--- START Materials provided ---

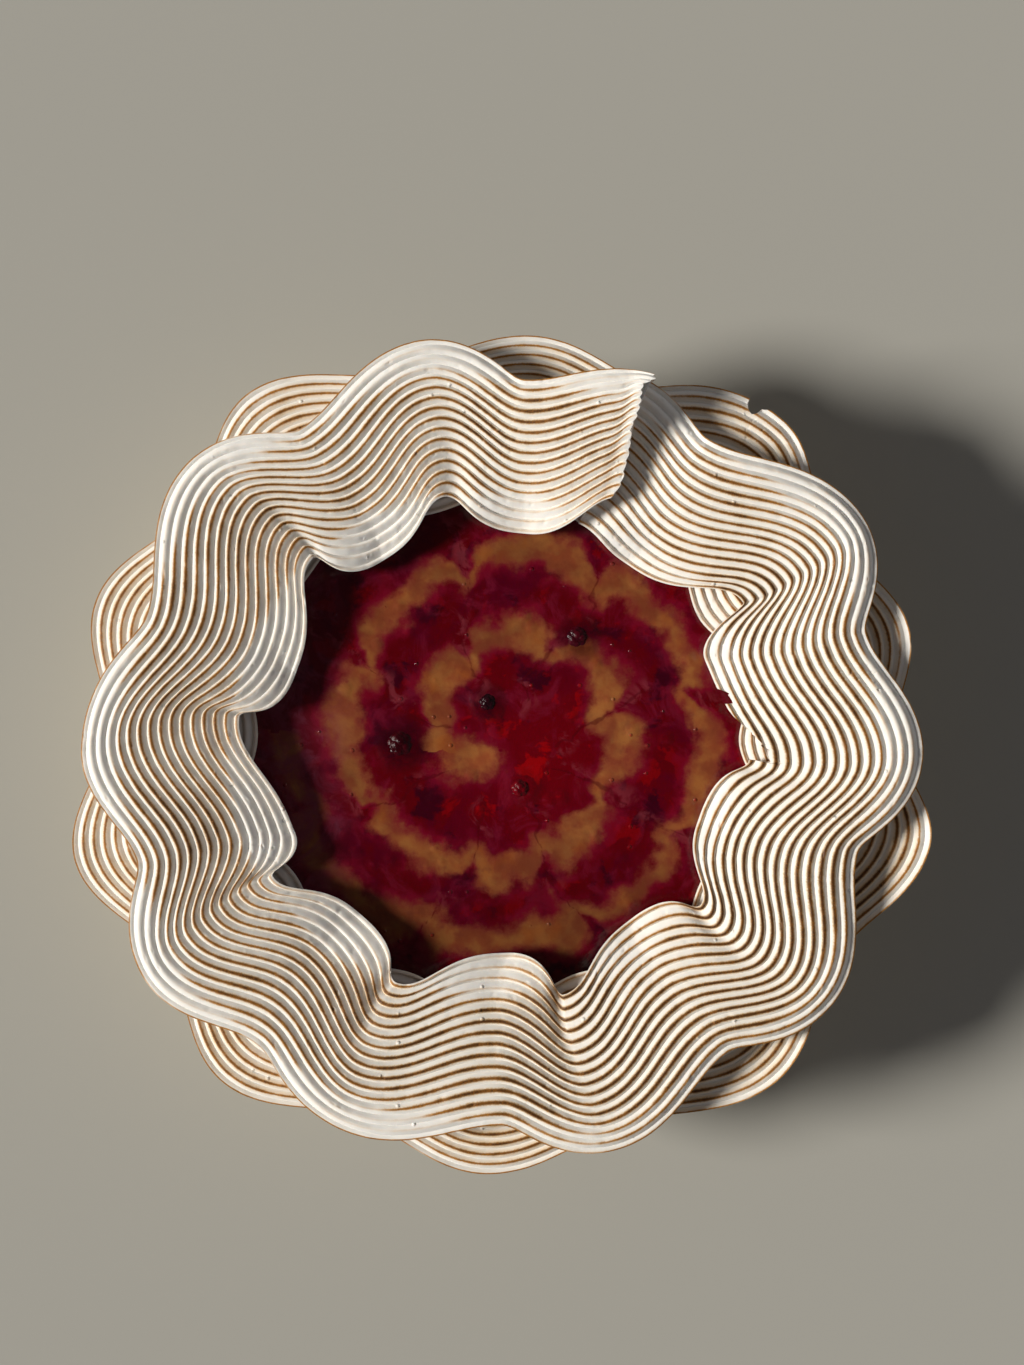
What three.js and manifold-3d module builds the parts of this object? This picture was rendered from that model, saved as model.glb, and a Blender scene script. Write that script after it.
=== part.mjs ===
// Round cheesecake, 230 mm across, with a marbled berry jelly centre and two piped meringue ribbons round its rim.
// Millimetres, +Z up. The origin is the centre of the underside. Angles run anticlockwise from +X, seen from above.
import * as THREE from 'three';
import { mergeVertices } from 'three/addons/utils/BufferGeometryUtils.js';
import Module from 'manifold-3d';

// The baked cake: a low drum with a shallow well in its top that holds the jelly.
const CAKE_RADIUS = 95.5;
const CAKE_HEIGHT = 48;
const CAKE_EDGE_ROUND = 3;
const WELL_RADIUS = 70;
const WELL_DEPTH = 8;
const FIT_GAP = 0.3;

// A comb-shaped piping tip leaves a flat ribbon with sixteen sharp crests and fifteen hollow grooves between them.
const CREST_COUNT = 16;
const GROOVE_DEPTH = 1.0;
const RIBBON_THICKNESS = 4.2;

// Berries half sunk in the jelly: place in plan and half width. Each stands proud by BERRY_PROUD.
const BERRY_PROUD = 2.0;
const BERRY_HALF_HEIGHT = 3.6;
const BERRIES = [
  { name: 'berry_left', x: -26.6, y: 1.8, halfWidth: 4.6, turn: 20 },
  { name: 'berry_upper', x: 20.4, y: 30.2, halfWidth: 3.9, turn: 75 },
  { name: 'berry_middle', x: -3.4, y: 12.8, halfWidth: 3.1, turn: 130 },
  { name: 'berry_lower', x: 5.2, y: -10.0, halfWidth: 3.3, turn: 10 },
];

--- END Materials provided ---
--- START Materials provided ---

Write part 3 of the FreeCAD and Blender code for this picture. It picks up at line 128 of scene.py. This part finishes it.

--- END Materials provided ---

• [Prompt]
Write down exactly the span of lines above from the one containing "What three.js and" to the one containing "const FIT_GAP = 0.3;", both ends included.

• [Solution below]
What three.js and manifold-3d module builds the parts of this object? This picture was rendered from that model, saved as model.glb, and a Blender scene script. Write that script after it.
=== part.mjs ===
// Round cheesecake, 230 mm across, with a marbled berry jelly centre and two piped meringue ribbons round its rim.
// Millimetres, +Z up. The origin is the centre of the underside. Angles run anticlockwise from +X, seen from above.
import * as THREE from 'three';
import { mergeVertices } from 'three/addons/utils/BufferGeometryUtils.js';
import Module from 'manifold-3d';

// The baked cake: a low drum with a shallow well in its top that holds the jelly.
const CAKE_RADIUS = 95.5;
const CAKE_HEIGHT = 48;
const CAKE_EDGE_ROUND = 3;
const WELL_RADIUS = 70;
const WELL_DEPTH = 8;
const FIT_GAP = 0.3;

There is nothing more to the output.